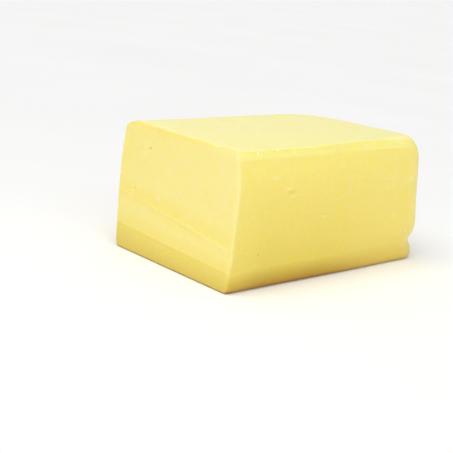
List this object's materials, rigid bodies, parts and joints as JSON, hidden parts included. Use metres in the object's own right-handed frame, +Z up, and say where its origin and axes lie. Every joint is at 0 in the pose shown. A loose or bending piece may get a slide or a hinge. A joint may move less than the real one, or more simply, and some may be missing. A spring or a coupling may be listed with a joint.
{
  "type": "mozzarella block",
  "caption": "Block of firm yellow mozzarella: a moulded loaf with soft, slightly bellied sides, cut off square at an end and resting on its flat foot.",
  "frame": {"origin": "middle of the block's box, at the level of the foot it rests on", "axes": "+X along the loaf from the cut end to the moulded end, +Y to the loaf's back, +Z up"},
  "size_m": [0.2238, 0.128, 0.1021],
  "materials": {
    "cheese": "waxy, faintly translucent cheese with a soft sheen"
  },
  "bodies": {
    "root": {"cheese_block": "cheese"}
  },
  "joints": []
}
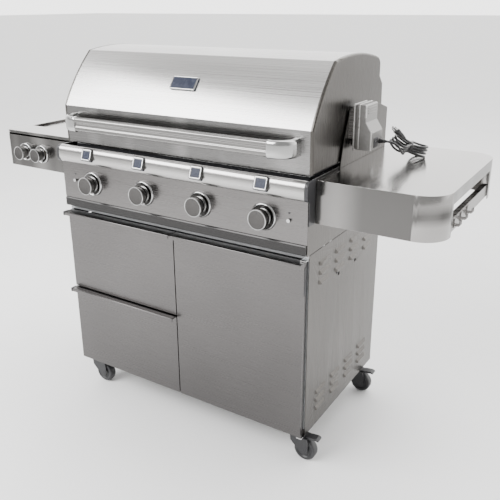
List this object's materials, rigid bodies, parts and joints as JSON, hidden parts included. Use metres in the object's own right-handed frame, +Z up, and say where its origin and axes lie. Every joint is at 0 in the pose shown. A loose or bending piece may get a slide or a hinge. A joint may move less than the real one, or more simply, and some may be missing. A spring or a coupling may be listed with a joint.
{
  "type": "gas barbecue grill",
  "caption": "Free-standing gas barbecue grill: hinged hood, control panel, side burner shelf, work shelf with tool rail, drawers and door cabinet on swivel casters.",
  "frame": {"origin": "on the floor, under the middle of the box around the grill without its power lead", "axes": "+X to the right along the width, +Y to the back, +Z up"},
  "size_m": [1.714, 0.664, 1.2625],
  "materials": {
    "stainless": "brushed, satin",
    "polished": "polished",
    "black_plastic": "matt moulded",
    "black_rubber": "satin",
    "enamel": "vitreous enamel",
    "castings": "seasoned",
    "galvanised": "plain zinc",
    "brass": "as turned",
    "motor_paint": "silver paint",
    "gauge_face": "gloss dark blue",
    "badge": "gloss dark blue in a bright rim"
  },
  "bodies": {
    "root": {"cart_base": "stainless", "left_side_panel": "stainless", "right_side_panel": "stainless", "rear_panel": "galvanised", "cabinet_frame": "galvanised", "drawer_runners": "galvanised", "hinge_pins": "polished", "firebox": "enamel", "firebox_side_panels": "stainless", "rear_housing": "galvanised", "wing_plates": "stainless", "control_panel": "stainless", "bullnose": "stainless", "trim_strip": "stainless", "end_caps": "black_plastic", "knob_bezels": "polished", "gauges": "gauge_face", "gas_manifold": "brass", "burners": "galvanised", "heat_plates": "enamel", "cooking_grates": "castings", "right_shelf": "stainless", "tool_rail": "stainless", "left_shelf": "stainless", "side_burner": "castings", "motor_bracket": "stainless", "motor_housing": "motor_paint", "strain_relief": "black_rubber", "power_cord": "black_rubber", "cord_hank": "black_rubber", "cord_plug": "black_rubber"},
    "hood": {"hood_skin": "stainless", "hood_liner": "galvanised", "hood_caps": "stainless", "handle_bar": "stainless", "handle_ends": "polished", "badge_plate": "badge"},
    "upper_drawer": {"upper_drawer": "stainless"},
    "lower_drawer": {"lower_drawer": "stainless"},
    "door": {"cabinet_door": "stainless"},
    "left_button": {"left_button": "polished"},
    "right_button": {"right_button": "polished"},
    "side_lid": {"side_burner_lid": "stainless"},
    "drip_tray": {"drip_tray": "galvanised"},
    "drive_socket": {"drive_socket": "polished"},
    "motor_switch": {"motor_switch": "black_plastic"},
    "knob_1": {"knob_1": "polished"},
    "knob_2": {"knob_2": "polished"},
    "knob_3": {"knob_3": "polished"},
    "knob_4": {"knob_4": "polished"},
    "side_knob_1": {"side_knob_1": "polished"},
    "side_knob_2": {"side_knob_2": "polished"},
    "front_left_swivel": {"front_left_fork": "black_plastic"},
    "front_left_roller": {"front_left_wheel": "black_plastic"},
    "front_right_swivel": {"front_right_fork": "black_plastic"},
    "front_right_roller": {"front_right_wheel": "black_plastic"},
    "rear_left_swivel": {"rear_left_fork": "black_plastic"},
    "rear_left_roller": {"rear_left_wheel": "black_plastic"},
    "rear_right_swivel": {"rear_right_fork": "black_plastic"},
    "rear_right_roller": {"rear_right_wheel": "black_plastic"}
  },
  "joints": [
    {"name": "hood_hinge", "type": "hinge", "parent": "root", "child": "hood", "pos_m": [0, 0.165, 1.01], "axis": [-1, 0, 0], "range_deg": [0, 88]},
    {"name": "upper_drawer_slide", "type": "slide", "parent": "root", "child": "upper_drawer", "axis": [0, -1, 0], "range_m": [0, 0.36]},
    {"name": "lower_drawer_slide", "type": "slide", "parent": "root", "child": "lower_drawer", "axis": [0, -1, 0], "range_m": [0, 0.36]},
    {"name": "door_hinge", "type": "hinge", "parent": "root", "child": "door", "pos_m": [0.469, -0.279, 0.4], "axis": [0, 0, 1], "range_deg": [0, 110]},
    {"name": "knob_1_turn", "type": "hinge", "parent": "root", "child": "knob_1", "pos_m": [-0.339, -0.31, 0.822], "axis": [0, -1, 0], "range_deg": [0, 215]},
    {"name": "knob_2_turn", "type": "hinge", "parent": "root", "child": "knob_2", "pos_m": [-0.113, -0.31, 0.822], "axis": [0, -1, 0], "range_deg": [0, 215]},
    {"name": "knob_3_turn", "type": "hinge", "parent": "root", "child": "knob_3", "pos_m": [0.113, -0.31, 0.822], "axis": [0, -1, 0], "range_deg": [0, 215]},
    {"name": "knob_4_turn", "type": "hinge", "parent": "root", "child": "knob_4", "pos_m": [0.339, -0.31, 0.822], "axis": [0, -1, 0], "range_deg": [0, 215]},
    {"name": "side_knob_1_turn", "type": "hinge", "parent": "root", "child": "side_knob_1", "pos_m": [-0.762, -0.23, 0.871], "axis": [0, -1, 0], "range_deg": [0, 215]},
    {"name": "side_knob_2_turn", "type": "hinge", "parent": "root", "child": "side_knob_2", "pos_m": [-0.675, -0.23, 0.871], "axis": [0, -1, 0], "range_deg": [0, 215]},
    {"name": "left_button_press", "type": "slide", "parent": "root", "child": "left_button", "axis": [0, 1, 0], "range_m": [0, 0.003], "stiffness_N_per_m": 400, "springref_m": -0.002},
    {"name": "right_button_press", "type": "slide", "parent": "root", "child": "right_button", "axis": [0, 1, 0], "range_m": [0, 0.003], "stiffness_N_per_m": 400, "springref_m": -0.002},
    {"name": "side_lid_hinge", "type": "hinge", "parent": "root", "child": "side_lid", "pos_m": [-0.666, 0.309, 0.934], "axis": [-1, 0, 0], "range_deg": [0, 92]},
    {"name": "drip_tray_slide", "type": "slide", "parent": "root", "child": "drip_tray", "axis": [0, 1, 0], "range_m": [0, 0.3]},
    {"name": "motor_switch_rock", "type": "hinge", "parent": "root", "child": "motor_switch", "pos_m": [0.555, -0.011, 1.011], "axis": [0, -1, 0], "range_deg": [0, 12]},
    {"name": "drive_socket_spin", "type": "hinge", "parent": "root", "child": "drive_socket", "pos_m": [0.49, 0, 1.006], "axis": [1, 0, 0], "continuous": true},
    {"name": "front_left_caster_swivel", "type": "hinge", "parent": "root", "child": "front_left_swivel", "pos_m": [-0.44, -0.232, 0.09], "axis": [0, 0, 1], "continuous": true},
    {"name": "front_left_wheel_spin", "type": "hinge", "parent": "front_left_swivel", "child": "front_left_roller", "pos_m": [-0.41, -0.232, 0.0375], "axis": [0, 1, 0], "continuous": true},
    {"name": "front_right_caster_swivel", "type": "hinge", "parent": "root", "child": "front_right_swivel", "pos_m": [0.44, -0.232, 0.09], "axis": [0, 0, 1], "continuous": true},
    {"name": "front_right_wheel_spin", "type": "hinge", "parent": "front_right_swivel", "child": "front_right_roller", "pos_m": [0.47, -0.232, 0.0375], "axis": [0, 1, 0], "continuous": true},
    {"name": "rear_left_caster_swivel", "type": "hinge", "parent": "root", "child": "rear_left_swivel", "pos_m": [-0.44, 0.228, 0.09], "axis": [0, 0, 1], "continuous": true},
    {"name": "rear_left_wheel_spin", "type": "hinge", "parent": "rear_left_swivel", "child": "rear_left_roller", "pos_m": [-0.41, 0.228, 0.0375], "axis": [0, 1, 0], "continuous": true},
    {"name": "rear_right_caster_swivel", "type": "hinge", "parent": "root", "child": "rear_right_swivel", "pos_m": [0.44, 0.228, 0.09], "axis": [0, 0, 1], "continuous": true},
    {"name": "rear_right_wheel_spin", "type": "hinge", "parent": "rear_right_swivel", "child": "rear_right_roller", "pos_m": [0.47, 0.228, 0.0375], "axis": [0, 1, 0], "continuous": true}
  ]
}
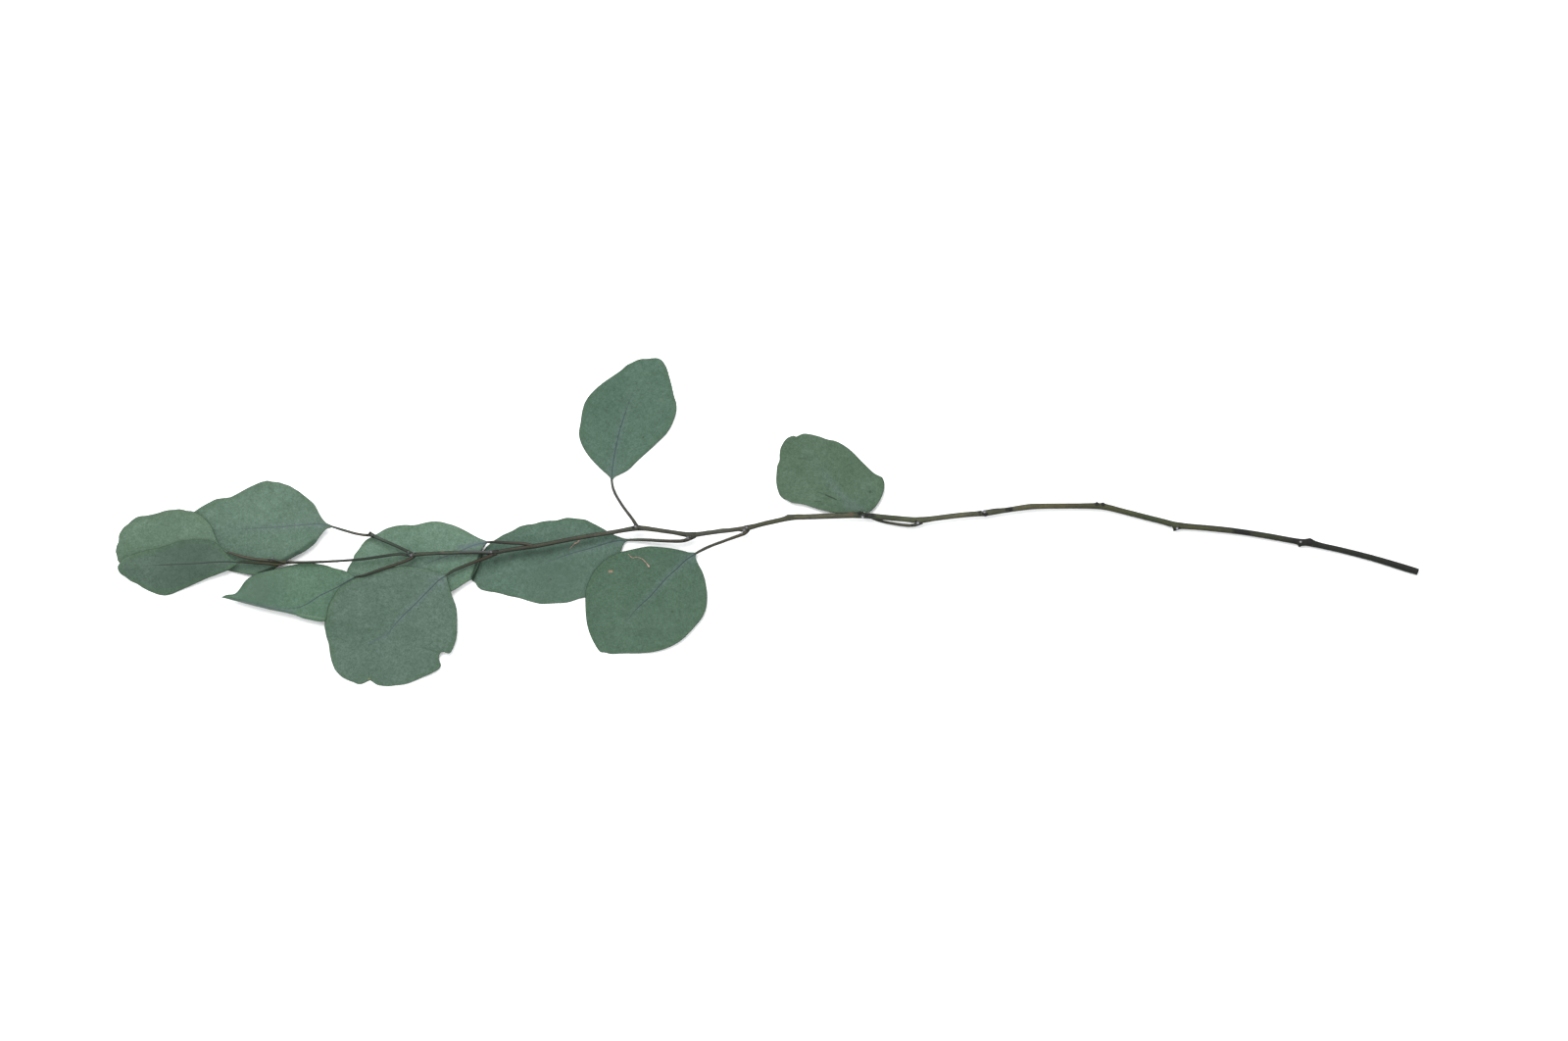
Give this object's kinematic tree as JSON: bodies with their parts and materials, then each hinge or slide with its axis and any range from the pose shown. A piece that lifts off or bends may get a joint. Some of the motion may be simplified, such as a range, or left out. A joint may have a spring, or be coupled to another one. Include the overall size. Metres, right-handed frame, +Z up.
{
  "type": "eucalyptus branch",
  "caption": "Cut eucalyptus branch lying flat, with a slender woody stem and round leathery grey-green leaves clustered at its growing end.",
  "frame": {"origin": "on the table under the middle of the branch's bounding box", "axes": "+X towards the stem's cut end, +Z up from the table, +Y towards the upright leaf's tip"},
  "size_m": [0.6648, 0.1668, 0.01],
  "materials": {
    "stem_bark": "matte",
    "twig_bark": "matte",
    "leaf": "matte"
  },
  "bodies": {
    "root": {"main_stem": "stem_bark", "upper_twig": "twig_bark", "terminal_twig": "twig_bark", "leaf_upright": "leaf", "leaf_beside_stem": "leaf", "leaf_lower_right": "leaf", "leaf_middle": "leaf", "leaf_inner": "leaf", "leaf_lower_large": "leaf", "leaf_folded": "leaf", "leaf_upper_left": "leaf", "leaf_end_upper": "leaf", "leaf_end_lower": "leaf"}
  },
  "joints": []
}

— WHAT TO WORK ON —
Exactly reproduce the lines that run from the line with "Give this object's" through the last line of the records, inclusive.

— ANSWER TO THE TASK —
Give this object's kinematic tree as JSON: bodies with their parts and materials, then each hinge or slide with its axis and any range from the pose shown. A piece that lifts off or bends may get a joint. Some of the motion may be simplified, such as a range, or left out. A joint may have a spring, or be coupled to another one. Include the overall size. Metres, right-handed frame, +Z up.
{
  "type": "eucalyptus branch",
  "caption": "Cut eucalyptus branch lying flat, with a slender woody stem and round leathery grey-green leaves clustered at its growing end.",
  "frame": {"origin": "on the table under the middle of the branch's bounding box", "axes": "+X towards the stem's cut end, +Z up from the table, +Y towards the upright leaf's tip"},
  "size_m": [0.6648, 0.1668, 0.01],
  "materials": {
    "stem_bark": "matte",
    "twig_bark": "matte",
    "leaf": "matte"
  },
  "bodies": {
    "root": {"main_stem": "stem_bark", "upper_twig": "twig_bark", "terminal_twig": "twig_bark", "leaf_upright": "leaf", "leaf_beside_stem": "leaf", "leaf_lower_right": "leaf", "leaf_middle": "leaf", "leaf_inner": "leaf", "leaf_lower_large": "leaf", "leaf_folded": "leaf", "leaf_upper_left": "leaf", "leaf_end_upper": "leaf", "leaf_end_lower": "leaf"}
  },
  "joints": []
}